Metro Weekly

Racing Against the Rules

After almost two decades, D.C.'s infamous High Heel Race remains an orphan institution

The District of Columbia thrives on laws, rules and regulations. If you don’t think so, try eating french fries on the Metro.

The regulations regarding special events require a permit for any event that involves a street closing, fireworks, a block party, or the like. The permit is free, but a license may be needed. A license means liability insurance is involved, and that costs money. There may also be a charge for city services. The first step, of course, is submitting the name of the event, date and time, map of the event site, a history of the event, estimated number of attendees and a contact person’s phone number to the Mayor’s Special Events Task Group. This task group reports to the D.C. Emergency Management Agency. And so on and so forth.

The annual High Heel Race is not playing by the rules.

But a “community” is not a contact person. Who will apply for the permit and license? No one owns the High Heel Race, a D.C. institution begun years ago as Parson explains: a spontaneous competition of drag queens running the two blocks from JR.’s Bar & Grill at 17th and Church streets up to Annie’s Paramount Steakhouse, where they would down a shot, and then race back. According to a timeline on Rainbow History Project’s website, the High Heel Race was first run in 1986. That year’s winner, Clinton Winter, received a bottle of champagne for his efforts.”It’s an anomaly as events like this go,” explains Sgt. Brett Parson of the Washington, D.C., Metropolitan Police Department’s Gay & Lesbian Liaison Unit. “Look how it started — it was spontaneous. This wasn’t some organized event. It was a bunch of drunk drag queens who had a race down 17th Street. It’s truly a community event.”
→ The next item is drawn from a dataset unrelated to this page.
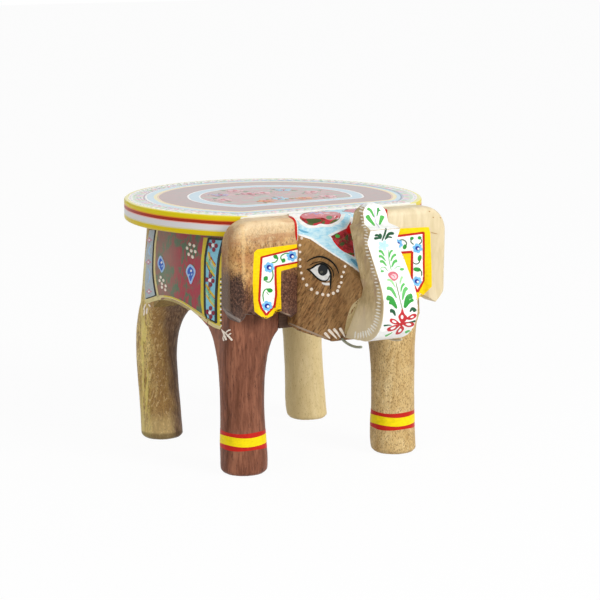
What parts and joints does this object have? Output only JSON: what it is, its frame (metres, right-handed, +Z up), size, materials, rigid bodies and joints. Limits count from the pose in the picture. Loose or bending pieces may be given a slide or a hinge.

Since that first impromptu drag race, some changes have been made. Dave Perruzza, general manager of JR.’s says his venue worked with the police to change the event to the Tuesday before Halloween, as a way of thinning the growing crowds. That change stuck and has been in place for several years. Nevertheless, the races keep drawing more people. This year, the city asked for organizers to pay a $9,000 fee and collect signatures from residents along the affected stretch of 17th Street. The city wants 90 percent of them to agree to the event. Notably, a fee was also requested in 2003, but waived.

This year’s request prompted a press release from the office of David Catania (I-At Large), one of the City Council’s two gay members.

In a phone interview Tuesday, Perruzza said the fees had already been dropped. But he made it clear that the fees are not JR.’s responsibility, insisting that any relation his venue has to the race is strictly unofficial.”Councilmember David Catania encouraged Mayor Anthony Williams and his administration to put aside monetary and procedural requirements placed on the annual 17th Street High Heel Race,” the Oct. 15 release reads. “If such action is not taken, the annual event that draws thousands of visitors may take place without police security and street closures.”

“We’re trying to work with the mayor’s office to have them take over the event,” Perruzza says. “The High Heel Race makes absolutely no money. We buy a tent, we pay to clean up the street, and we buy the volunteer T-shirts. We end up in the hole because we pay for all the stuff.”

Although the fees have been waived, as of Metro Weekly deadline, the request for the signatures was still standing. Perruzza says that JR.’s has gotten signatures from residents on Church Street to make the JR.’s tent for the evening in compliance. He says anything beyond that is unlikely.

Agreeing that it would be impossible to get the requested signatures before the Oct. 26 event, Ross Webber, a member of Catania’s staff suggested another possibility.

“There is an option that instead of a street closure, the event would be given a parade permit from the Special Operations Division,” he says. “If SOD approved a parade permit, they wouldn’t require the 90 percent signatures. That said, I don’t know how fast that can happen.”

Regardless of how the paperwork proceeds, everyone agrees that come the evening of the last Tuesday before Halloween, hundreds of costumed racers and spectators will crowd 17th Street, the street will be closed, and police will be present. And that they’ll be back next year as well.

Whether some person, group or government will claim responsibility for the event by the time it rolls around next year is the one variable that remains entirely random.